Purgatorio by Dante, translated by Robin Kirkpatrick
This poem consumed my May due to the work project for which I read it. At the risk of stating the obvious, Purgatorio is the second in Dante’s Divine Comedy, in which he travels through Purgatory with Roman poet Virgil as his guide. It’s all allegories and symbolism and hard, hard work for the reader to divine (ha) Dante’s meaning. This is intentional on Dante’s part, which makes the poem simultaneously exhausting and exhilarating. Also, its use of form is terrifyingly brilliant and left me in awe. Imagine, that’s via the translation.
Dante’s concept of Purgatory is intriguing: Rather than being Hell lite and with an end date, Purgatory is a journey to recover the communal self, which sin erodes. Sins, in this conception, are offenses against one’s neighbors rather than against God. So envy, for example, causes one to begrudge their neighbors success or happiness or fame, which also leads to bitterness and cruelty, which leads to social disintigration. The journey of repentance is painful, but for the penitents as Dante depicts them, it’s also joyful because they are restored to love. It’s deeply touching and affecting. But if politics is your bag, there’s plenty of that too, with much not-so-veiled lambasting of popes and kings ... and occasionally an acquaintance of whom Dante was evidently none too fond.
Romanov by Nadine Brandes
I have read so much nonfiction about the Romanovs and the Russian Revolution that I never expected to be drawn to a novelization of these events. What hooked me was not the story but the author’s dedication. It made me trust her to tread carefully and with respect, and she did not disappoint.

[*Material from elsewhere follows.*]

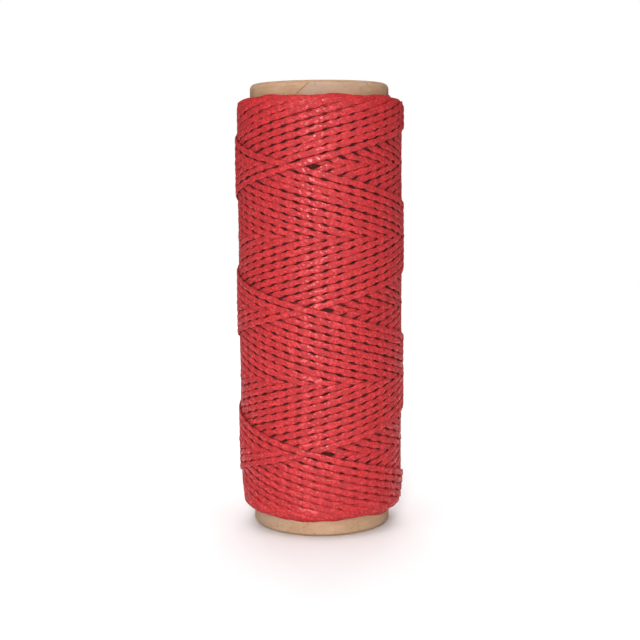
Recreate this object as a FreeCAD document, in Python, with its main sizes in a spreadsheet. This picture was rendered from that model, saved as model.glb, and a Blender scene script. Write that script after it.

Brandes works with historical events but injects a magical element that enables Anastasia to survive the massacre in the cellar of the Ipatiev House. This is not a spoiler because history. Also the basic premise of the novel. But what I most valued about reading this novel was neither the history nor the fantasy. It was Anastasia’s struggle to conquer anger and achieve forgiveness that has stayed with me.
A Winter’s Promise (The Mirror Visitor #1) by Christelle Dabos, translated by Hildegarde Serle
I heard this series recommended for fans of Philip Pullman. As it happens, I’m not a fan of his, so I’d not bothered with this series. But I kept hearing it recommended and finally got curious.
It’s set in a world that has been torn apart. Literally: the earth has been fractured, and human communities exist far apart and within radically different organizational systems. Ophelia lives in a matriarchal society. She works in a museum, where she makes use of her special ability to read the history of objects that she touches. Her problems start when her marriage is arranged for a political alliance, and she is sent far from home to a country where nothing is what it seems. The plot was compelling enough, but what I most enjoyed were the mood, setting, unique use of magical elements, and the quiet strength of Ophelia.
Six of Crows (Six of Crows #1) by Leigh Bardugo
I read this novel while also reading Dante. I needed the sanity escape. This first book in Bardugo’s duology brings together six … let’s call them misfits. Their unifying mission is a heist that, if successful, promises to change their lives. But first they have to survive. I liked it well enough, but I probably would have enjoyed it more if I hadn’t been tearing my hair out over Dante.
The Odyssey by Homer, translated by Barry B. Powell
I cannot express to you how much I enjoyed this verse translation. It is now my favorite translation that I have read. It is accessible without being labored and without sacrificing that Homeric strangeness—epithets, captivating but dissonant analogies, and circumspect characters that you never know as well as you’d wish to, as a modern reader raised on English language novels.
How was your June? Any recommendations?